Though two other writers are credited alongside Hart, brilliant jokes have never really been his strong suit. Here he comes across the occasional inspired turn of phrase (“That’s not my journey,” he tells his young son when he asks for help taking out the trash), but, as ever, he sells okay material with his energy and his delivery. We’re talking not just about his signature gesticulations and shouting. His set also has a smooth, confident flow, making seamless transitions and satisfying callbacks. The crispness of this presentation accommodates his weirder bits, like a surprisingly lengthy riff on the disadvantages of a hypothetical woman with only one shoulder, or a hypothetical man with no kneecaps.

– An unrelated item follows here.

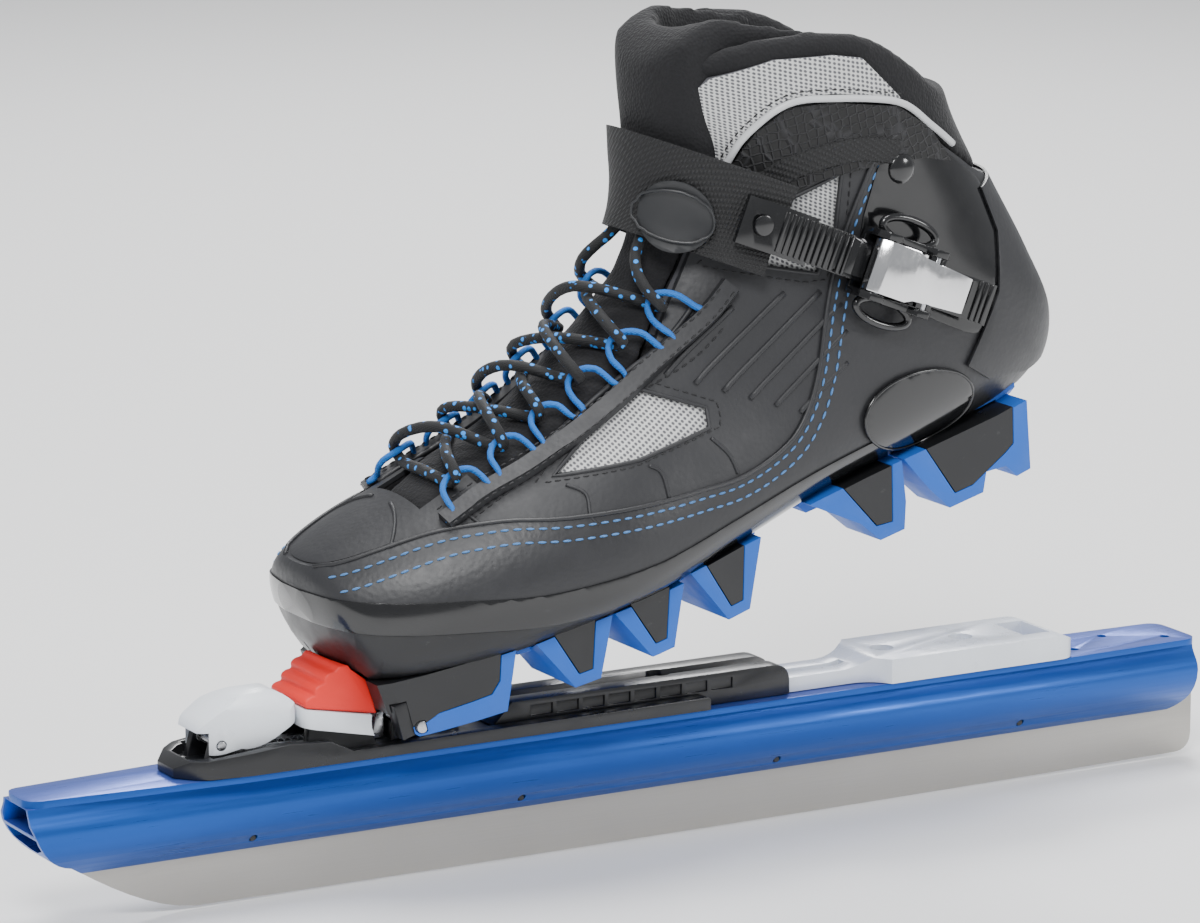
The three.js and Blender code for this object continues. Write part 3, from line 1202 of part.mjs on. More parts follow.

In general, Hart seems amusingly hung up on the prospect of gruesome animal attacks; that’s what terrifies him in his suburban home, that’s how he pictures the loss of shoulders and kneecaps occurring in the first place, and that’s what’s on his mind when he describes his fiancée quizzing him about what he’d do if a shark attacked them. In imagining these scenarios, a lot of his material takes on the unifying theme of selfish fear: Again and again, he describes situations wherein he would prize his own safety over that of his loved ones. This could sound downright nasty (and sometimes it does), but Hart so relentlessly details his own self-preservation that it becomes, almost paradoxically, a vanity-free confession. (It’s also pretty funny to hear him describe him hightailing it out of his own home after watching The Conjuring at the behest of his father’s girlfriend.)

These are not nuances that often come through in Hart’s studio comedies. Even in the simulation of one that opens What Now?, his banter with Berry amounts to the same old motormouthed, repetitive non-jokes. When he’s alone onstage, he diverges from that persona and becomes more clearly expressive of comic ideas. What Now? eventually runs out of steam in its last 10 or 15 minutes; the callbacks start to seem more forced, and he closes on a weak routine about complicated Starbucks orders that seems at least a decade too late. Despite the roar of the stadium crowd, this movie is not quite the comic event it relentlessly advertises in its opening and closing moments. But it is a reminder of the talent behind the hubris.